With no Electoral College, presidential candidates would simply jet back and forth between the coasts, with the occasional stop in a large Midwestern city. With no Electoral College, candidates would have little choice but to bypass rural voters. Moreover, with no Electoral College, any other strategy would be politically foolish.
What's the difference between country folk and city folk, anyhow? Why should it matter that the cities sway elections, so long as democracy prevails? While it is certainly not possible to judge someone’s character based on where they live, one’s living situation does influence one’s responsibilities and interests, and thus affects one’s vote. "Cities are by nature more liberal than suburban and rural areas" Lawrence writes in USA Today, "... because they are denser and people rely more on public services and regulation such as zoning. ‘You have a different attitude toward politics,’ [urban expert Fred Siegal] says. ‘You can do less on your own. You need more from government.’" This helps to explain why city-dwellers voted for Al Gore in droves, with an eye toward increasing the scope and power of the federal government.

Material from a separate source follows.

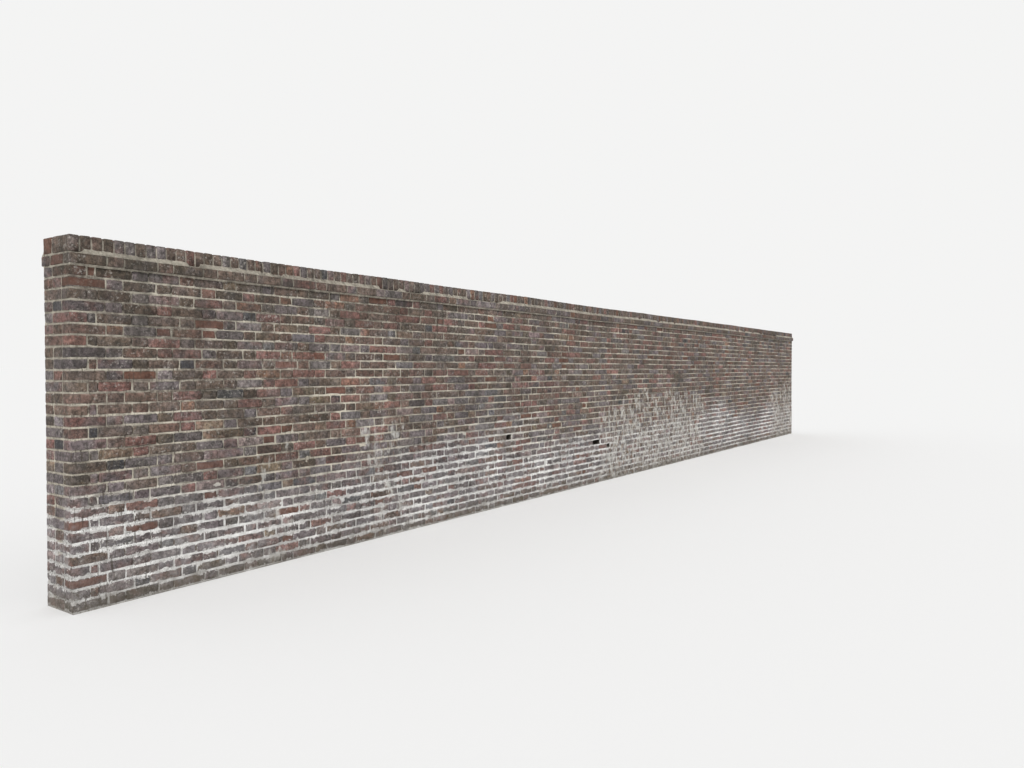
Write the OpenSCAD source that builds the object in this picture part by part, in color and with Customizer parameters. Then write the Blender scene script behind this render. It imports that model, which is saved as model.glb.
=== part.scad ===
// A run of old brick garden wall, one and a half bricks thick, laid in Flemish bond.
// Each bay is toothed into the next, course by course, as a bricklayer leaves a wall
// that will be carried on. An oversailing course and a coping of bricks on edge finish
// the top, with sloping mortar fillets that throw the rain off the ledges between them.
// X runs along the wall, -Y is the garden side, Z is up, and the origin is the middle
// of the foot. Sizes are in millimetres.

/* [Bricks] */
// Length of a brick, which shows on the face as a stretcher
brick_length = 228; // [210:1:240]
// Width of a brick, which shows on the face as a header
brick_width = 108; // [98:1:114]
// Height of a brick lying on its bed
brick_height = 65; // [50:1:75]
// Thickness of the mortar joints
joint = 11; // [8:1:14]

/* [Run] */
// Number of bays
bay_count = 6; // [2:1:8]
// Stretcher and header pairs in one course of a bay
bay_pairs = 8; // [5:1:12]
// Courses from the foot up to the oversailing course
wall_courses = 30; // [16:1:36]

/* [Top] */
// Projection of the oversailing course beyond each face
oversail = 30; // [15:1:45]
// Height of the mortar fillet against the coping
fillet_rise = 38; // [20:1:60]
// Bare width of ledge left in front of the mortar fillet
fillet_margin = 4; // [2:1:8]
// Radius worn on the upper edges of the coping
coping_wear = 9; // [4:1:15]

/* [Missing bricks] */
// Course of the fallen header in the second bay, counted from 0 at the foot
high_header_course = 10; // [1:1:14]
// Pair of the bond that the high header belongs to, counted from 0 at the left end
high_header_pair = 13; // [9:1:15]
// Course of the fallen stretcher in the third bay
stretcher_course = 7; // [1:1:14]
// Pair of the bond that the fallen stretcher belongs to
stretcher_pair = 19; // [17:1:22]
// Course of the broken header beside it
low_header_course = 6; // [1:1:14]
// Pair of the bond that the broken header belongs to
low_header_pair = 20; // [17:1:22]
// Depth to which the low header has broken away
low_header_depth = 70; // [30:1:150]

/* [Hidden] */
// One course with its bed joint
gauge = brick_height + joint;
// One stretcher and one header with their joints, along the wall
pair_length = brick_length + brick_width + 2 * joint;
// Headers centre on the stretchers below, so courses step by half the difference
tooth = (brick_length - brick_width) / 2;
bay_length = bay_pairs * pair_length;
run_length = bay_count * bay_length - joint;
left_end = -run_length / 2;
wall_thickness = brick_length + joint + brick_width;
wall_top = wall_courses * gauge;
oversail_top = wall_top + gauge;
coping_height = joint + brick_width;
// Round edges are smooth to this many sides
$fn = 48;

// Middle of the joint where bay number "bay" meets the next; 0 and bay_count are the run's ends
function bay_joint(bay) =
    bay == 0 ? left_end :
    bay == bay_count ? left_end + run_length :
    left_end + bay * bay_length - joint / 2;

// The same joint within one course: odd courses step along by a tooth, but not at the run's ends
function toothed_joint(bay, course) =
    bay_joint(bay) + (bay > 0 && bay < bay_count && course % 2 == 1 ? tooth : 0);

// Up one end of a bay, both corners of every course
function toothed_edge(bay) = [
    for (course = [0 : wall_courses - 1], corner = [0, 1])
        [toothed_joint(bay, course), (course + corner) * gauge]
];

function reversed(points) = [for (i = [len(points) - 1 : -1 : 0]) points[i]];

// Left edge of the header in a pair: even courses start with a stretcher at the left end
function header_left(course, pair) =
    left_end + pair * pair_length + (course % 2 == 0 ? brick_length + joint : tooth);

// Left edge of the stretcher in a pair
function stretcher_left(course, pair) =
    left_end + pair * pair_length + (course % 2 == 0 ? 0 : tooth + brick_width + joint);

// Stands a profile drawn across the wall, in Y and Z, along the run between two places in X
module along_wall(from, to) {
    translate([from, 0, 0])
        rotate([90, 0, 90])
            linear_extrude(to - from)
                children();
}

// The empty bed of a brick in the garden face, with the given width and depth
module brick_socket(left, course, width, depth) {
    clear = joint;
    translate([left, -wall_thickness / 2 - clear, course * gauge + joint])
        cube([width, depth + clear, brick_height]);
}

module missing_bricks() {
    brick_socket(
        header_left(high_header_course, high_header_pair),
        high_header_course, brick_width, brick_length
    );
    brick_socket(
        stretcher_left(stretcher_course, stretcher_pair),
        stretcher_course, brick_length, brick_width
    );
    brick_socket(
        header_left(low_header_course, low_header_pair),
        low_header_course, brick_width, low_header_depth
    );
}

// One bay of solid brickwork, toothed where it meets its neighbours
module wall_bay(bay) {
    color("rosybrown")
        difference() {
            translate([0, wall_thickness / 2, 0])
                rotate([90, 0, 0])
                    linear_extrude(wall_thickness)
                        polygon(concat(toothed_edge(bay - 1), reversed(toothed_edge(bay))));
            missing_bricks();
        }
}

// The course that projects on both faces to throw the rain clear
module oversailing_course(bay) {
    width = wall_thickness + 2 * oversail;
    color("indianred")
        along_wall(bay_joint(bay - 1), bay_joint(bay))
            translate([-width / 2, wall_top])
                square([width, gauge]);
}

// Sloping mortar on each ledge, from the oversailing course up to the side of the coping
module mortar_fillets(bay) {
    foot = oversail - fillet_margin;
    color("gainsboro")
        along_wall(bay_joint(bay - 1), bay_joint(bay))
            for (side = [0, 1])
                mirror([side, 0])
                    translate([wall_thickness / 2, oversail_top])
                        polygon([[0, 0], [foot, 0], [0, fillet_rise]]);
}

// Bricks on edge across the wall, a whole one and a half in each row, with worn upper edges
module coping(bay) {
    inner_width = wall_thickness - 2 * coping_wear;
    color("brown")
        along_wall(bay_joint(bay - 1), bay_joint(bay))
            translate([0, oversail_top]) {
                translate([-wall_thickness / 2, 0])
                    square([wall_thickness, coping_height - coping_wear]);
                translate([-inner_width / 2, 0])
                    square([inner_width, coping_height]);
                for (side = [-1, 1])
                    translate([side * inner_width / 2, coping_height - coping_wear])
                        circle(coping_wear);
            }
}

for (bay = [1 : bay_count]) {
    wall_bay(bay);
    oversailing_course(bay);
    mortar_fillets(bay);
    coping(bay);
}
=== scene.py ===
"""A run of old brick garden wall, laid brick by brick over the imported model.

Metres. X runs along the wall, -Y is the garden side, Z is up.
"""

import math

import bpy
import numpy as np
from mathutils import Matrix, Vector


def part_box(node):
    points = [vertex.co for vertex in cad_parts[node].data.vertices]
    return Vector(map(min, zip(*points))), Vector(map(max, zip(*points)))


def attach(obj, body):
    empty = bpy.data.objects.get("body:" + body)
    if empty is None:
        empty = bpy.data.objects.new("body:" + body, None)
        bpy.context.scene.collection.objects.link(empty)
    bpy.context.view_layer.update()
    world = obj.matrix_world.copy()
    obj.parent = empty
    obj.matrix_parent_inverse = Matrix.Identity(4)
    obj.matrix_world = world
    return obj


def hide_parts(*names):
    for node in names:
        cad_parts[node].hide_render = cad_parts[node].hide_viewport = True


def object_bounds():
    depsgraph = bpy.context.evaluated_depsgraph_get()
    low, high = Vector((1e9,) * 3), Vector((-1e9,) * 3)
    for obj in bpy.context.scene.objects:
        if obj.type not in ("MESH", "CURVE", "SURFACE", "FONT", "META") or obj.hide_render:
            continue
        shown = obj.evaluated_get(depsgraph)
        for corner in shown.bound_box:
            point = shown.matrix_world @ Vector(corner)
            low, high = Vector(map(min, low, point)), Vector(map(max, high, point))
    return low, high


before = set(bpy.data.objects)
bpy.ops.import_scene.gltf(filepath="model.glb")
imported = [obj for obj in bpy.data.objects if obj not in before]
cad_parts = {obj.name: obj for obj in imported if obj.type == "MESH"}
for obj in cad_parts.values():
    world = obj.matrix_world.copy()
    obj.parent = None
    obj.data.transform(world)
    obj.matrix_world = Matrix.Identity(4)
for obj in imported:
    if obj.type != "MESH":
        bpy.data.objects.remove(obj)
CAD_BOX = [list(corner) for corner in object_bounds()]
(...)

Putting aside the differences between urban and rural voters, another factor in a popular vote would be the notorious corruption that taints elections in large cities, and the power of organized labor and political "machines" to manipulate the vote in population-dense areas. At the polling place next to my Chicago office, for example, a large, intimidating man (a city official, actually) in a black trench coat stood outside all day handing voters slips of paper listing the candidates (all Democrats) they should vote for. It was amazing to see the machine at work!
Clearly, a nationwide popular vote, heavily weighted towards a few densely populated urban centers, would not necessarily reflect America as a whole. Far from subverting the American people, the Electoral College is one way of ensuring that America’s rural and heartland voters — those who live on and cultivate most of the actual land in the U.S. — are not entirely ignored.
Such is the wisdom of our Constitution’s electoral system.